10 thoughts on “Re-1998 Part 3 : Skoda Octavia”

  1. The Primera was indeed a decent car. But the Octavia and Rover 400 also drove well, so I guess its dynamics were not so superior that they elevated the car above its competitors.

    The Rover was a fine car, with all that was good about contemporary Hondas plus a little more warmth and chintz. But it was over priced. I fear JLR are repeating the same mistake with their current range, which is generally good but eye-wateringly expensive (at least in the UK).

  2. This Octavia was the first Skoda representing what Fugen Ferdl called a “smart buy”. It offered near VW quality levels at significantly lower prices combined with a sound dose of practicality.
    When looking at the shockingly slipped quality levels of current Audis (including my own) an Octavia is the significantly more attractive alternative. It even has a conventional hand brake, someting I honestly appreciate.

  3. I think the original Octavia deserves rather more praise than what comes across here.

    What Dirk van Braeckel and his team achieved with the design of this car was to convey a sense of solidity and quality without resorting to the kind of luxury/’premium’ tropes we’ve become so accustomed to. The Octavia therefore ended up a remarkably solid, but not clumsy looking device – not quite as refined as a Golf IV, but hardly coarse looking either.

    Today, the Octavia I remains a regular sight on European roads, particularly in eastern quadrants. Based on my own, entirely superficial impressions, it would appear as though the styling’s promise of superior quality was not an empty one.

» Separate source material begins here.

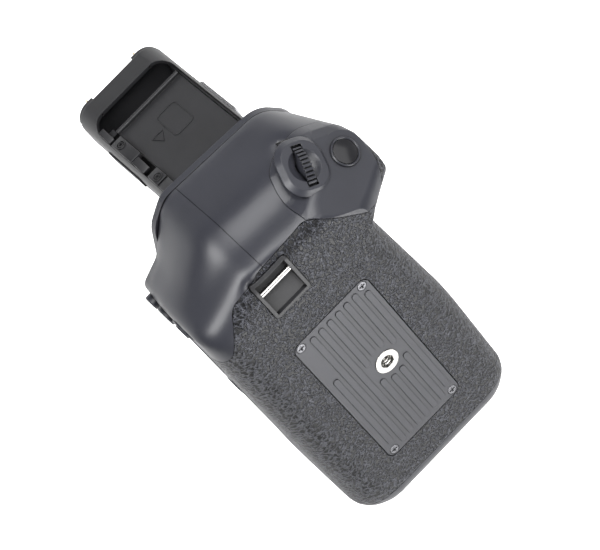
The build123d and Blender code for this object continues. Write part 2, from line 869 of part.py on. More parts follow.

    Given the Octavia did without much in the way of decorum, I’d have expected Mr Heriott in particularly to be more susceptible to its sober charms. (But then again, the Octavia happened to be the perfect car for more than one disgruntled Opel Astra F owner, which might explain certain hard feelings…)

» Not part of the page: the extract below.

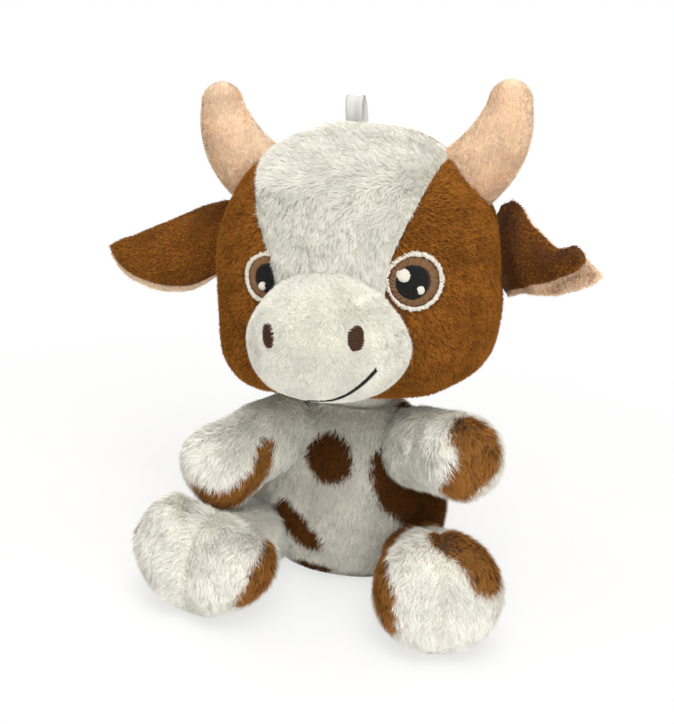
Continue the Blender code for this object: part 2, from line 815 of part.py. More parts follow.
# Head covers and stuffing
head = head_form()
core = grown(head, -stuffing_inset)
head_room = grown(head, seat_gap)
head_bulk = cutter("head_bulk", head_room, parent=head_mount)
head_reach = cutter("head_reach", grown(head, seat_gap + stitch_height), parent=head_mount)
head_seams(head)
head_covers = {"left": "brown", "right": "brown", "back": "brown", "blaze": "white"}
for panel, colour in head_covers.items():
    name = f"head_side_{panel}" if panel in ("left", "right") else f"head_{panel}"
    skin = cover(head, lambda at: head_panel(at) == panel)
    cut(piece(name, skin, finishes[colour], parent=head_mount), neck_seat)
cut(piece("head_stuffing", core, finishes["stuffing"], parent=head_mount), neck_seat)

# Muzzle and horns: hollow covers and their stuffing, cut to sit on the head
muzzle = muzzle_form()
horn = horn_form()
muzzle_bulk = cutter("muzzle_bulk", grown(muzzle, seat_gap), parent=head_mount)
muzzle_reach = cutter("muzzle_reach", grown(muzzle, seat_gap + stitch_height), parent=head_mount)
domes = (
    ("muzzle", muzzle, "white"),
    ("left_horn", horn, "peach"),
    ("right_horn", mirrored(horn), "peach"),
)
for name, form, colour in domes:
    inside = cutter(f"{name}_inside", grown(form, -cover_thickness), parent=head_mount)
    skin = piece(f"{name}_cover", form, finishes[colour], parent=head_mount)
    cut(skin, inside)
    cut(skin, head_bulk)
    core = grown(form, -stuffing_inset)
    cut(piece(f"{name}_stuffing", core, finishes["stuffing"], parent=head_mount), head_bulk)

# Embroidery: each motif is a prism trimmed to lie on the fabric
eye_outline = oval(eye_radius, eye_radius, eye_sides)
nostril_outline = oval(nostril_half_width, nostril_half_height, nostril_sides)
muzzle_through = muzzle_bulge + cut_overrun
for side, word in ((1.0, "left"), (-1.0, "right")):
    eye_depth = head_face(eye_spread, eye_rise)
    eye_place = head_centre + Vector((side * eye_spread, -eye_depth, eye_rise))
    eye_sunk = Matrix.Translation((0.0, 0.0, -cut_overrun))
    eye_frame = facing(eye_place, side * eye_turn) @ eye_sunk
    eye = moved(prism(eye_outline, cut_overrun + eye_radius), eye_frame)
    eye = piece(f"{word}_eye", eye, finishes["black_thread"], parent=head_mount)
    cut(eye, head_reach, "INTERSECT")
    cut(eye, head_bulk)
    cut(eye, muzzle_bulk)
    nostril_place = Vector((side * nostril_spread, muzzle_centre.y, head_centre.z - nostril_drop))
    nostril = moved(prism(nostril_outline, muzzle_through), facing(nostril_place, 0.0))
    nostril = piece(f"{word}_nostril", nostril, finishes["brown_thread"], parent=head_mount)
    cut(nostril, muzzle_reach, "INTERSECT")
    cut(nostril, muzzle_bulk)
smile_place = Vector((0.0, muzzle_centre.y, head_centre.z))
smile = moved(prism(smile_outline(), muzzle_through), facing(smile_place, 0.0))
smile = piece("smile_stitch", smile, finishes["black_thread"], parent=head_mount)
cut(smile, muzzle_reach, "INTERSECT")
cut(smile, muzzle_bulk)

# Ears, hinged on their root lines
ears = (
    ("left", 1.0, left_ear_swing, left_ear_drop, left_ear_flap),
    ("right", -1.0, right_ear_swing, right_ear_drop, right_ear_flap),
)
for word, side, swing, drop, flap in ears:
    place = ear_frame(swing)
    to_root = Matrix.Translation(place.translation)
    root_line = place.col[1].to_3d()
    room = []
    for turn in (0.0, *flap):
        swept = to_root @ Matrix.Rotation(-turn, 4, root_line) @ to_root.inverted()
        form = moved(head_room, swept)
        form = form if side > 0.0 else mirrored(form)
        room.append(cutter(f"{word}_ear_room", form, parent=head_mount))
    for face, pad, colour in ((1.0, "back", "brown"), (-1.0, "lining", "peach")):
        form = moved(ear_pad(face, drop), place)
        root = place.translation.copy()
        if side < 0.0:
            form = mirrored(form)
            root.x = -root.x
        pad = piece(f"{word}_ear_{pad}", form, finishes[colour], pivot=root, parent=head_mount)
        for tool in room:
            cut(pad, tool)

# Hang loop on the crown seam
loop_foot = head_centre + Vector((0.0, back_seam_y, head_above))
loop = moved(ribbon_loop(), Matrix.Translation(loop_foot))
loop = piece("hang_loop", loop, finishes["ribbon"], pivot=loop_foot, parent=head_mount)
cut(loop, head_bulk)

# Tail on the back seam
tail_root = on_torso(tail_height, math.pi) + Vector((0.0, tail_radius + seat_gap, 0.0))
tail_frame = Matrix.Translation(tail_root) @ Matrix.Rotation(-math.pi / 2.0 - tail_droop, 4, "X")
tail = moved(tail_form(), tail_frame)
piece("tail", tail, finishes["brown"], pivot=tail_root)
tuft = piece("tail_tuft", moved(tuft_form(), tail_frame), finishes["white"], pivot=tail_root)
cut(tuft, cutter("tail_bore", grown(tail, fit_gap)))
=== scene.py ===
import math

import bmesh
import bpy
import numpy as np
from mathutils import Matrix, Vector, noise
from mathutils.bvhtree import BVHTree


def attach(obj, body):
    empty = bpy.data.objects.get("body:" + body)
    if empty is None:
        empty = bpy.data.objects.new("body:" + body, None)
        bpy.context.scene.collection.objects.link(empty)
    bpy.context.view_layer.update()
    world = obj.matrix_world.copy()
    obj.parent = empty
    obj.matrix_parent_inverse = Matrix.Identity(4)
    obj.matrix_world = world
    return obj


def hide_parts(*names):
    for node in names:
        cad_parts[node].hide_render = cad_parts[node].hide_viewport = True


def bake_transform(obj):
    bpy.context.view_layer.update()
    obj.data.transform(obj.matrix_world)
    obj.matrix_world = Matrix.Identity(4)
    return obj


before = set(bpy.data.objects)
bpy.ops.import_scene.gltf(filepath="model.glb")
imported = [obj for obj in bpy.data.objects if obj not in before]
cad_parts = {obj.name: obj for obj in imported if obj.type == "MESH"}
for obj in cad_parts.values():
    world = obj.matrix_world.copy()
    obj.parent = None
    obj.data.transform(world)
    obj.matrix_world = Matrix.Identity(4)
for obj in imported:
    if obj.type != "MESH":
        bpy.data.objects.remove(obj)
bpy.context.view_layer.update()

# Sizes are in metres and angles in degrees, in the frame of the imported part.
toyLook = {"furShare": 1.0, "fabric": 0.0012, "seed": 7}
bothSides = (("left", 1.0), ("right", -1.0))

plushColours = {
    "white": (0.86, 0.848, 0.784),
    # the root colours are painted shade at the roots of the pile; the backing cloth under the pile
    # takes them too
    "whiteRootShade": (0.785, 0.768, 0.688),
    "brown": (0.330, 0.122, 0.018),
    "brownRootShade": (0.125, 0.040, 0.005),
    # the body's white is painted darker, as shade under the head, and the limbs' white lighter, as
    # light falling on them
    "bodyWhiteShaded": (0.78, 0.765, 0.69),
    "bodyRootShaded": (0.68, 0.66, 0.58),
    "spot": (0.125, 0.044, 0.008),
    "spotRootShade": (0.050, 0.016, 0.003),
    "limbWhiteLit": (0.95, 0.94, 0.88),
    "limbLitRootShade": (0.88, 0.86, 0.79),
    # the limbs' brown is lighter than the body's spots: partly a different print, partly painted
    # light on the limbs
    "limbSpot": (0.430, 0.185, 0.045),
    "limbSpotRootShade": (0.150, 0.055, 0.011),
    "peach": (0.95, 0.80, 0.61),
    "peachRootShade": (0.86, 0.62, 0.44),
    "threadBlack": (0.010, 0.010, 0.012),
    "threadBrown": (0.075, 0.030, 0.014),
    # the near-black ground under the eyes' and nostrils' stitches is painted shade in the gaps
    # between them
    "threadGapShade": (0.040, 0.015, 0.007),
    "irisBrown": (0.275, 0.145, 0.066),
    "threadWhite": (0.84, 0.80, 0.71),
    "ribbon": (0.76, 0.76, 0.74),
}


# rounded shapes, worked out on arrays
def signedPower(value, power):
    return np.sign(value) * np.abs(value) ** power


def roundShare(share, corner):  # half-breadth of a rounded square at a share of its half-height
    return np.maximum(1.0 - np.abs(share) ** corner, 0.0) ** (1.0 / corner)


def smoothTable(shares, atShares, values):  # a smooth curve through tabled values
    at, held = np.array(atShares, float), np.array(values, float)
    slopes = np.gradient(held, at)
    index = np.clip(np.searchsorted(at, shares, side="right") - 1, 0, len(at) - 2)
    gap = at[index + 1] - at[index]
    s = np.clip((shares - at[index]) / gap, 0.0, 1.0)
    first = (1 + 2 * s) * (1 - s) ** 2 * held[index] + s * (1 - s) ** 2 * gap * slopes[index]
    return first + s * s * (3 - 2 * s) * held[index + 1] + s * s * (s - 1) * gap * slopes[index + 1]


def smoothStep(low, high, value):
    s = np.clip((value - low) / (high - low), 0.0, 1.0)
    return s * s * (3.0 - 2.0 * s)


def ringGrid(centres, halfWidths, fronts, backs, columns, corner):
    turn = np.arange(columns) / columns * math.tau
    across = signedPower(np.sin(turn), 2.0 / corner)
    along = signedPower(-np.cos(turn), 2.0 / corner)
    x = np.asarray(halfWidths)[:, None] * across
    depth = np.where(along > 0.0, np.asarray(backs)[:, None], np.asarray(fronts)[:, None])
    grid = np.stack([x, depth * along, np.zeros_like(x)], axis=2)
    return grid + np.asarray(centres)[:, None, :]


def closedSkin(grid, bottom=None, top=None):  # a mesh round the rings, with its poles closed
    rows, columns = grid.shape[:2]
    points = grid.reshape(-1, 3).tolist()
    step = np.arange(columns)
    after = (step + 1) % columns
    faces = []
    for row in range(rows - 1):
        low, high = row * columns, (row + 1) * columns
        faces += np.stack([low + step, low + after, high + after, high + step], 1).tolist()
    if bottom is not None:
        points.append(list(bottom))
        faces += [[int(b), int(a), len(points) - 1] for a, b in zip(step, after)]
    if top is not None:
        points.append(list(top))
        last = (rows - 1) * columns
        faces += [[int(last + a), int(last + b), len(points) - 1] for a, b in zip(step, after)]
    mesh = bpy.data.meshes.new("form")
    mesh.from_pydata(points, [], faces)
    mesh.update()
    return mesh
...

    1. Octavia from Astra F is a step in the wrong direction æsthetically but Mr K. is right to note its almost Ulm-like sobriety. I always saw them as channelling Volvo’s 240.

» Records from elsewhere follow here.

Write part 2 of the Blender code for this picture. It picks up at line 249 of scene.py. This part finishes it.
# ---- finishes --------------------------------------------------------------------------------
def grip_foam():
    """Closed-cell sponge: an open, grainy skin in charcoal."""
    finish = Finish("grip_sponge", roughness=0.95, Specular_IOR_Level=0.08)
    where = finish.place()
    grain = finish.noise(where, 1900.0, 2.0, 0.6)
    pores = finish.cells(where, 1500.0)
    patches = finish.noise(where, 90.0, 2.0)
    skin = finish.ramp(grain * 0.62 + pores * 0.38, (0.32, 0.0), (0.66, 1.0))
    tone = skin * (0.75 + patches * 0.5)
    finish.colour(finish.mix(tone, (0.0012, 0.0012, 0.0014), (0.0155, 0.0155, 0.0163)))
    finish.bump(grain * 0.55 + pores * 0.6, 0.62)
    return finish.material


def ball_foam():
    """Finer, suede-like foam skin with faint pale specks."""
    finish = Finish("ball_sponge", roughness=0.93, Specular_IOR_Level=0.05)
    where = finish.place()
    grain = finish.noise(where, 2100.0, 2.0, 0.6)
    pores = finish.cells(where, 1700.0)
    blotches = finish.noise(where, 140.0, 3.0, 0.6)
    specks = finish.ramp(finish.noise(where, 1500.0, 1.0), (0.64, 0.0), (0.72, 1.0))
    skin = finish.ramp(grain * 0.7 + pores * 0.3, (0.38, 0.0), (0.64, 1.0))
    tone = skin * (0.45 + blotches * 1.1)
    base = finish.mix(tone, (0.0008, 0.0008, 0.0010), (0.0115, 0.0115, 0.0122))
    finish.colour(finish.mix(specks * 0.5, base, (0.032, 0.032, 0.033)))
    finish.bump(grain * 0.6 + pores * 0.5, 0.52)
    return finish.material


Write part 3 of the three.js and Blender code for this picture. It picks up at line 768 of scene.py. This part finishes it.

  4. Here in Romania the monolith-proportioned Skoda was/is a very well sold car indeed (in 2005, our >still< emerging economy was really hungry for Octavias- the best selling car for that year). I suppose it came down to interior space, and the fact that Skoda preferred to locally "improve" the rugged landwhale- taller, sturdier suspension for crater-laden suicide strips. It might also have had to do with brand identity- B- novel/domebehind myback/managerin10seconds kind of folks- many around these parts- were keen on the Bauhaus Passat.
    Second-best, and not by far, at least not until Logan's Runs, was the Clio Symbol/Thalia. I'd appreciate and be quite thankful if you'd publish an essay on 3 volume'd hatches (like the Symbol, C4 Pallas, 206 Sedan, and so forth). I am quite fond of the Clio, it too offering a cavernous 510 l boot, and quite interesting proportions. Made in Turkey, it was quite a competitor, offering fair quality, ruggedness, for far less. Ist Gen. Octavias are starting to disappear, Together with the Passat's and Logans. Later rusting to oblivion. The small Clio is,however, surviving.
    The Octavia is an honest car, however most bought it because the wanted to get a lot of car for less money, and not because of its many other qualities. Almeras and Rovers were rare imports here, like bananas during the pre-decembrist dark days. (at least everybody had a job then. What they didn't have was the Octavia's luggage room – alas, roofracks did their best)

    1. Vlad (if I may) I love your turn of phrase; it’s witty, informed and you provide a view from a way of life I can only struggle to imagine from my very middle class, English existence – thanks for brightening these pages with your insights.

    1. In the VW emporium’s spare parts catalogue there are heavy duty suspension parts for most of their model range. It is not stated where these parts are fitted, but there’s an equipment codefor it on the car’s identification sticker.
      Most VWs and Skodas can be ordered with rough road suspension that’s raised by about 25 mm, has stiffer springs and comes with sump guard and additional underbody protection.

  5. As the owner of the current version in estate form, I am on (biased) record about my respect for the Octavia. It’s the most fit for purpose car I have owned.

    The 400 was not that aged by 1998 being based on the Civic not the Domani, and was blessed with independent rear suspension, not a torsion beam, tuned for ride comfort over handling. Rover ballsed up the market positioning by pricing it into the sector above its size would dictate. The four door had a well integrated boot and looked better than the hatch.

  6. It’s interesting how positioning a car between segments can lead to different results, as shown here. In case of the Rover, they put a D-segment pricetag on a vehicle that was actually too small to compete with Vectras or Mondeos. This obviously went wrong with most customers, unless they actually didn’t need the space but were willing to pay extra for some interior ambiance. For the Skoda however, the ‘in-between’ positioning was the very basis of its success: for the price and running cost of a Golf-sized car, you got the room you usually found in the class above. Thus, the Skoda soon became the choice for all practically thinking people who weren’t too conscious about their car’s image. The downside was the appearance with the wheelbase that looked too short for the large car, but in a pragmatic’s eye, this apparently wasn’t a big barrier to sales success.

    I think this pragmatic approach goes very well with Swiss mentality, which is why the Octavia is such a success here. The hidden VW badge helps to add a sense of reliability to the equation, even more so as the Skodas usually don’t get the very sophisticated top-notch solutions with their potential for failure, but rather the proven, sensible technologies.